Beyond the science of body awareness that connects muscular-skeletal tendencies to behavior is a body intelligence of structural engineering. This ” engineering ” design plays a significant role in forming consciousness. The movement of bones and muscles creates a physical distribution of awakening among the mind, body, and Spirit. How this “bridge” develops is extensive to explain and beyond the scope of this paper.  

Last Words

It is a common notion that movement helps the brain. However, using movement as a teacher of consciousness has much more radical implications. 

When movement is used as an inner teacher, the inherent nature behind sensory-motor impressions comes into awareness. Just as running must be done to understand the benefits, the intricate knowledge of motor impulses must be experienced. When children are taught at a young age, they speak about a language in their motor sense. They “feel” a collection of conversations in the carriage of their bodies. These “impressions” seem to form a muscular-skeletal container that contributes to the molding of their characters. 

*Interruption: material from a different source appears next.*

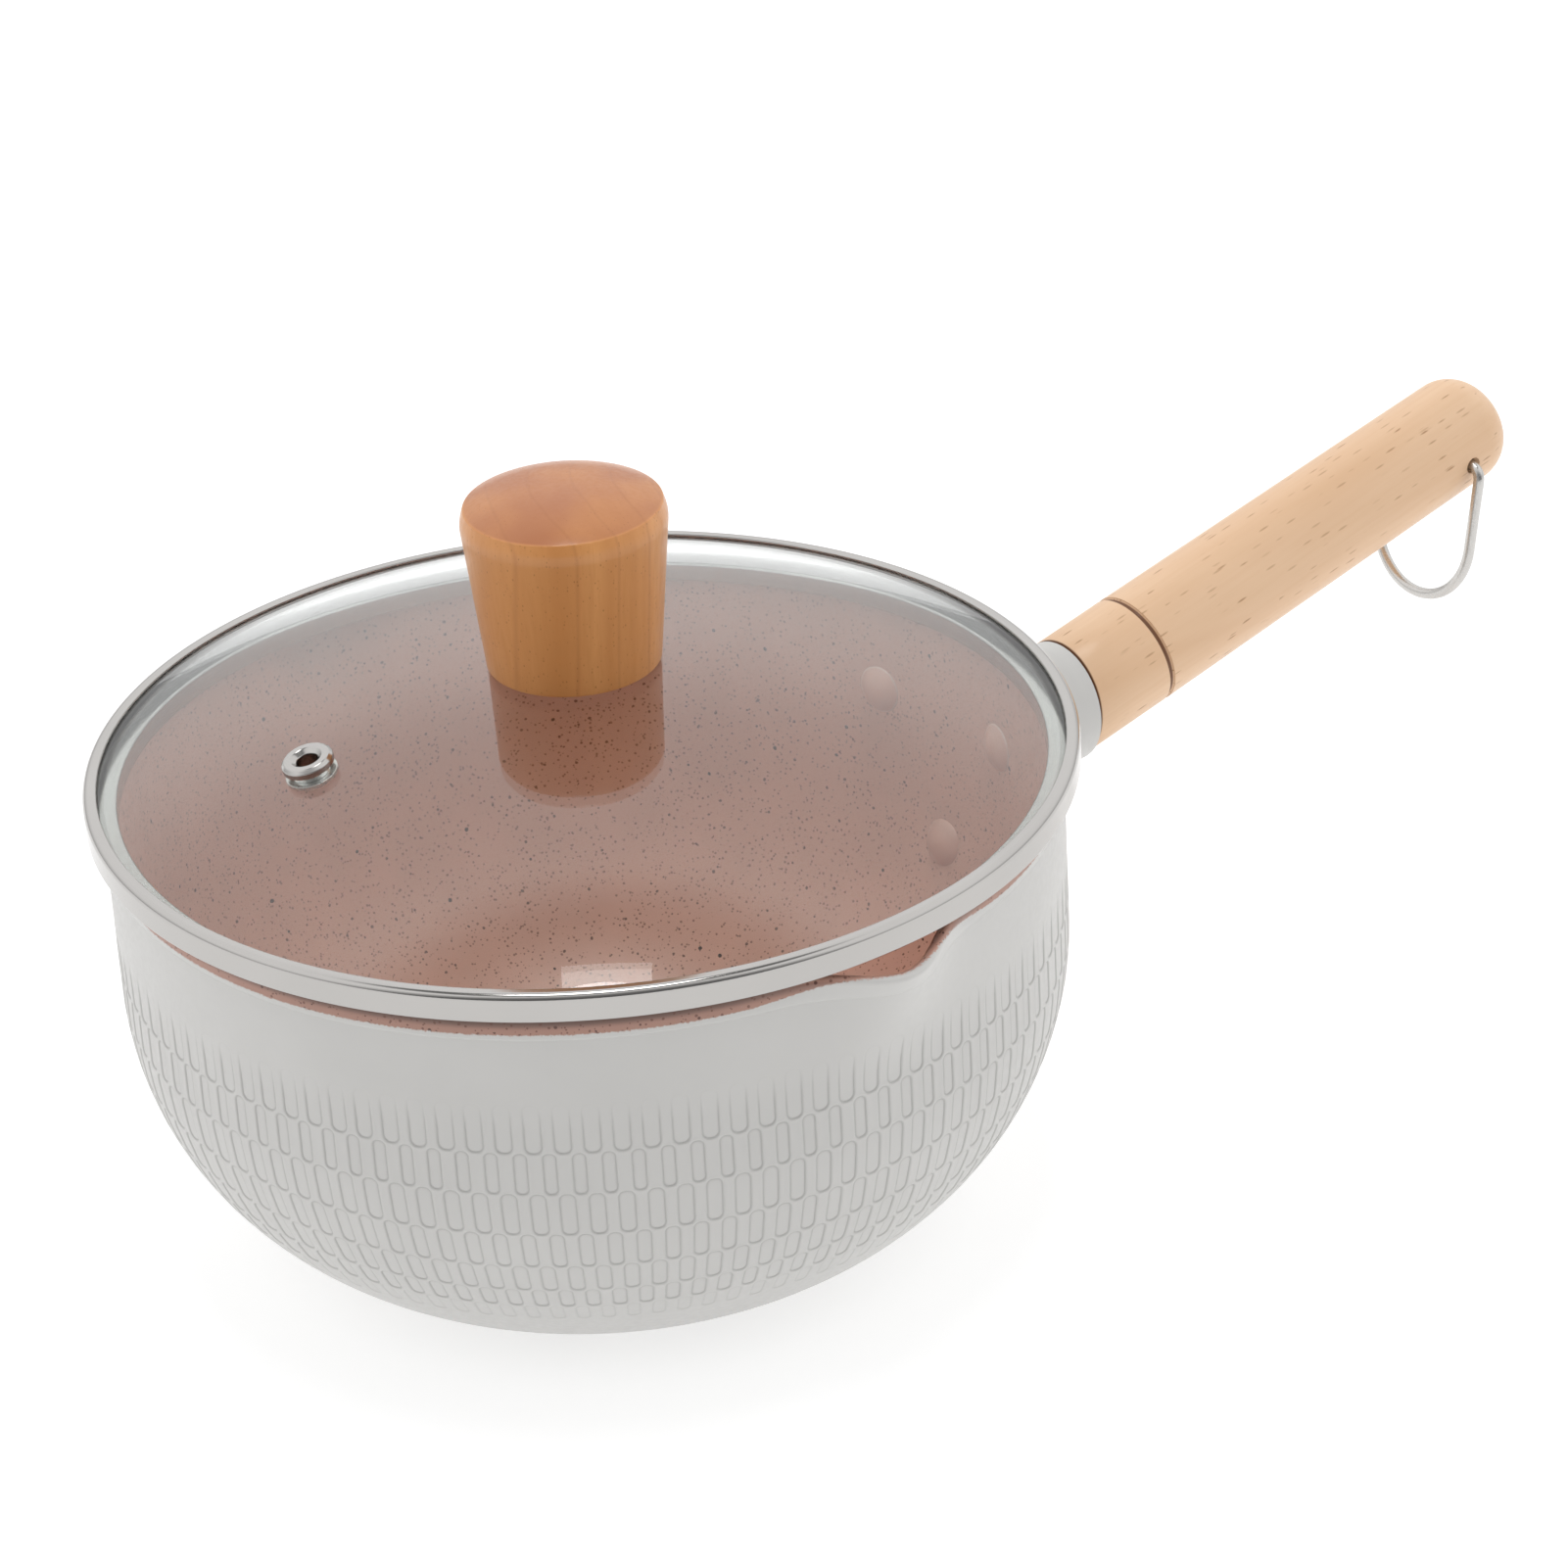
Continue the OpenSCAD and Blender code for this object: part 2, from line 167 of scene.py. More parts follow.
def merge_close(mesh, distance=1e-7):
    """Joins points that lie together, and turns the faces outwards."""
    bm = bmesh.new()
    bm.from_mesh(mesh)
    bmesh.ops.remove_doubles(bm, verts=bm.verts, dist=distance)
    bmesh.ops.recalc_face_normals(bm, faces=bm.faces)
    bm.to_mesh(mesh)
    bm.free()


def grid_object(name, rows, wrap_rows=False, marks=()):
    """Mesh over a grid of points, rows x columns x 3, closed round its columns. marks holds
    pairs of a name and a value for each point, which the materials read."""
    rows = np.asarray(rows, float)
    count, width = rows.shape[:2]
    index = np.arange(count * width).reshape(count, width)
    if wrap_rows:
        index = np.vstack([index, index[:1]])
    right = np.roll(index, -1, axis=1)
    faces = np.stack([index[:-1], right[:-1], right[1:], index[1:]], axis=-1).reshape(-1, 4)
    mesh = bpy.data.meshes.new(name)
    mesh.from_pydata(rows.reshape(-1, 3).tolist(), [], faces.tolist())
    for mark, values in marks:
        layer = mesh.attributes.new(mark, "FLOAT", "POINT")
        layer.data.foreach_set("value", np.asarray(values, np.float32).ravel())
    merge_close(mesh)
    mesh.shade_smooth()
    obj = bpy.data.objects.new(name, mesh)
    bpy.context.scene.collection.objects.link(obj)
    return obj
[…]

A great physicist, Moshe Feldenkrais, once said,” Movement is life,” and so is the SB. The SB is a force constantly changing as long as there is life. Like time and space functioning together, the brain does not function without the physical body. A motor sense records the inner honesty of every action and tries to balance its action with every intention. 

How can finding the balance of children’s inner and outer worlds help? The raw freshness of children’s minds and bodies offer a window of opportunity. Redefine their movement as an intelligence of being and becoming, and their life’s trajectories could likely exceed any expectations.